▸ **PROBLEM DESCRIPTION**: Pull each line containing "scene" out of the data and copy it.

.....

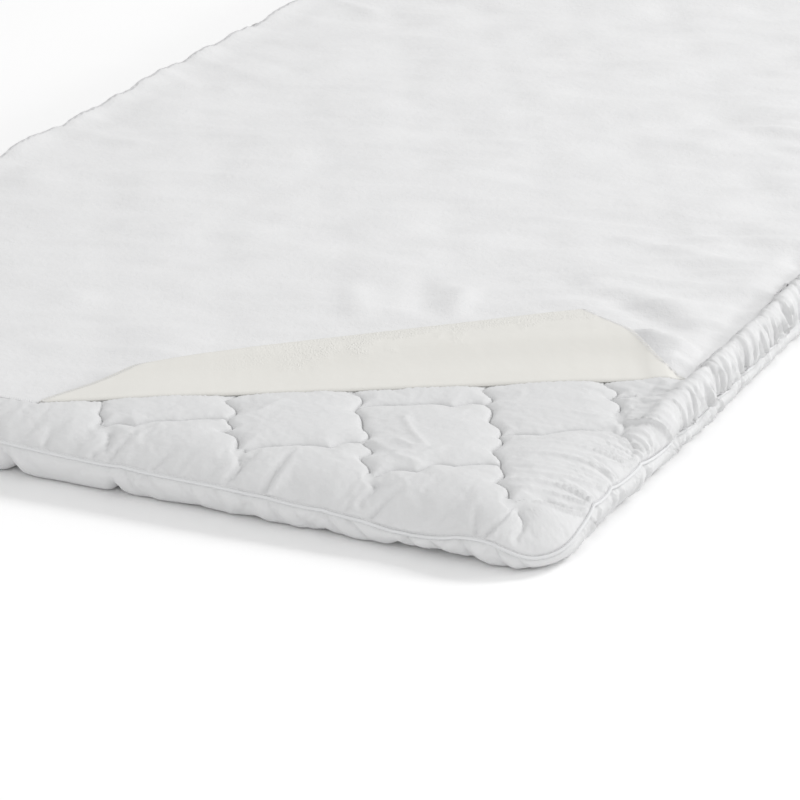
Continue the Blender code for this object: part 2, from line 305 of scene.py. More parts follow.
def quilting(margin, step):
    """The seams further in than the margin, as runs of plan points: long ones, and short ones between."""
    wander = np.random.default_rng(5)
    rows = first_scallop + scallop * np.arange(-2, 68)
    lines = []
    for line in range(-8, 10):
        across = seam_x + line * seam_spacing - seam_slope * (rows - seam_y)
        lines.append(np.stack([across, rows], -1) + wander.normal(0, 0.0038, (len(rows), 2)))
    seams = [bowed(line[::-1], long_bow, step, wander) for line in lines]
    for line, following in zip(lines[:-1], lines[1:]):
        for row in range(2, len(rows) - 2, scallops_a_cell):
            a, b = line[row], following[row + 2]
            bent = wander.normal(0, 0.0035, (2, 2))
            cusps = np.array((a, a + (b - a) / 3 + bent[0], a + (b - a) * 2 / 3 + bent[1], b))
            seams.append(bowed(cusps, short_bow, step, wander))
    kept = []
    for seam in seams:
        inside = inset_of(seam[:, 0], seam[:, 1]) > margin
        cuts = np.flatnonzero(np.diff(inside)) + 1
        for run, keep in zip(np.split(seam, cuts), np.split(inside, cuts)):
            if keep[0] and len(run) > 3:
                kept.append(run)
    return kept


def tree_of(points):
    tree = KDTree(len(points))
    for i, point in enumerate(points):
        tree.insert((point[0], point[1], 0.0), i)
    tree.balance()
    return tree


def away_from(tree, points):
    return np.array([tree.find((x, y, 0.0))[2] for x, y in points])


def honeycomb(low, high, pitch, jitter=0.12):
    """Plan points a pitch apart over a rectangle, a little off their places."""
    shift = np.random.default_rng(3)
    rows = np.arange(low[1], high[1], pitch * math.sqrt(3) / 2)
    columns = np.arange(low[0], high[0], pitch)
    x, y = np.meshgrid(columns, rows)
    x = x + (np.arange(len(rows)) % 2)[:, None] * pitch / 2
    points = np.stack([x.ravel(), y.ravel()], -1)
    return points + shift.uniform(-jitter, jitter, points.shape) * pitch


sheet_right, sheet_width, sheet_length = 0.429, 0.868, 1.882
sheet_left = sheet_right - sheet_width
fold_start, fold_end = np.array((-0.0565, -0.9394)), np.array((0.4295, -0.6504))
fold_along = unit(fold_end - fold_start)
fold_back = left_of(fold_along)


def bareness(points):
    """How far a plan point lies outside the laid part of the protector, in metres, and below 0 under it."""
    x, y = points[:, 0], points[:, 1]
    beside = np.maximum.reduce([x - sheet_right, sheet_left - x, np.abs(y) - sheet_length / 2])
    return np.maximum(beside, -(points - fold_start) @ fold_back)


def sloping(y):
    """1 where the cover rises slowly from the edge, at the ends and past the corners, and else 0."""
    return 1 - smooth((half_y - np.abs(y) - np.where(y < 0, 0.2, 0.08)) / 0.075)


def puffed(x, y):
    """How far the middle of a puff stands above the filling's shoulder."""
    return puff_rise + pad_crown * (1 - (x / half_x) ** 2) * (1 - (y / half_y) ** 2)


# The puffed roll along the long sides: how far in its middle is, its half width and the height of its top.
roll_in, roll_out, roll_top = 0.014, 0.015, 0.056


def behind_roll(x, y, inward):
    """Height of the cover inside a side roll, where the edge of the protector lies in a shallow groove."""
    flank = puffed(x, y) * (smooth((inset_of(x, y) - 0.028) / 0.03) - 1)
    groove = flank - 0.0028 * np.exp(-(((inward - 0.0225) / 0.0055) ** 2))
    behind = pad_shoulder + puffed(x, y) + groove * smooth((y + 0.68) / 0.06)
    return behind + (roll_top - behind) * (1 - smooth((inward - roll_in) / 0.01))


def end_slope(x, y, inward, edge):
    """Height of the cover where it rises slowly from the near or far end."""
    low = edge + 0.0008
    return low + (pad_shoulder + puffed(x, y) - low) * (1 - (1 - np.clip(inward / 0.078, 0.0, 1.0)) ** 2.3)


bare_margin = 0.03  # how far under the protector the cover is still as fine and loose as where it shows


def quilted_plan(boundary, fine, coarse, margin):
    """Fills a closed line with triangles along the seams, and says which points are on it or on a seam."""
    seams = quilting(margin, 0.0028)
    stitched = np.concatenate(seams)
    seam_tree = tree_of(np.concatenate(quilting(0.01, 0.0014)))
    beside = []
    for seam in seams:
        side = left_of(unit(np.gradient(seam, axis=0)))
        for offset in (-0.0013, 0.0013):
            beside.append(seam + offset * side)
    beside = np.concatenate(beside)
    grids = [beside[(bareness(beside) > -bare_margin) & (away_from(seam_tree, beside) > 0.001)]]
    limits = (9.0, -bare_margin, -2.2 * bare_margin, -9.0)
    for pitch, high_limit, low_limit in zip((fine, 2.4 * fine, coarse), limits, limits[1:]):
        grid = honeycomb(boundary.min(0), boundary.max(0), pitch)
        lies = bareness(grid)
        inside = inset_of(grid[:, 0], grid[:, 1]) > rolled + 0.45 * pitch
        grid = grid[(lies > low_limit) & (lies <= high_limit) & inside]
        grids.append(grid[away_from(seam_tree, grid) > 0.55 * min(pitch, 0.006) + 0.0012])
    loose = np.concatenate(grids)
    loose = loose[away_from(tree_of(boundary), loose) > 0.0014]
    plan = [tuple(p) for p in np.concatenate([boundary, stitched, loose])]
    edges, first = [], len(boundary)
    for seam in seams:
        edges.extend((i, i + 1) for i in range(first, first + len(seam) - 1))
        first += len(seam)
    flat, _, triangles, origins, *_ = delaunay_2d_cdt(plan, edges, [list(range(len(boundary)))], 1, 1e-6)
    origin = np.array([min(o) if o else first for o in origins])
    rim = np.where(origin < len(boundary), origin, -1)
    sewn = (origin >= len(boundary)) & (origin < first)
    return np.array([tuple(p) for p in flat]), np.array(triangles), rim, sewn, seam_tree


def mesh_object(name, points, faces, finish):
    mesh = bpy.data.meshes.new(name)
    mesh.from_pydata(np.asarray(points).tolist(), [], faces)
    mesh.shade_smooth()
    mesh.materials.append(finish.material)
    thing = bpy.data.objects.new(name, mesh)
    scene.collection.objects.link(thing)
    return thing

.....

▸ **TASK RESPONSE**:
Continue the Blender code for this object: part 2, from line 305 of scene.py. More parts follow.
    scene.collection.objects.link(thing)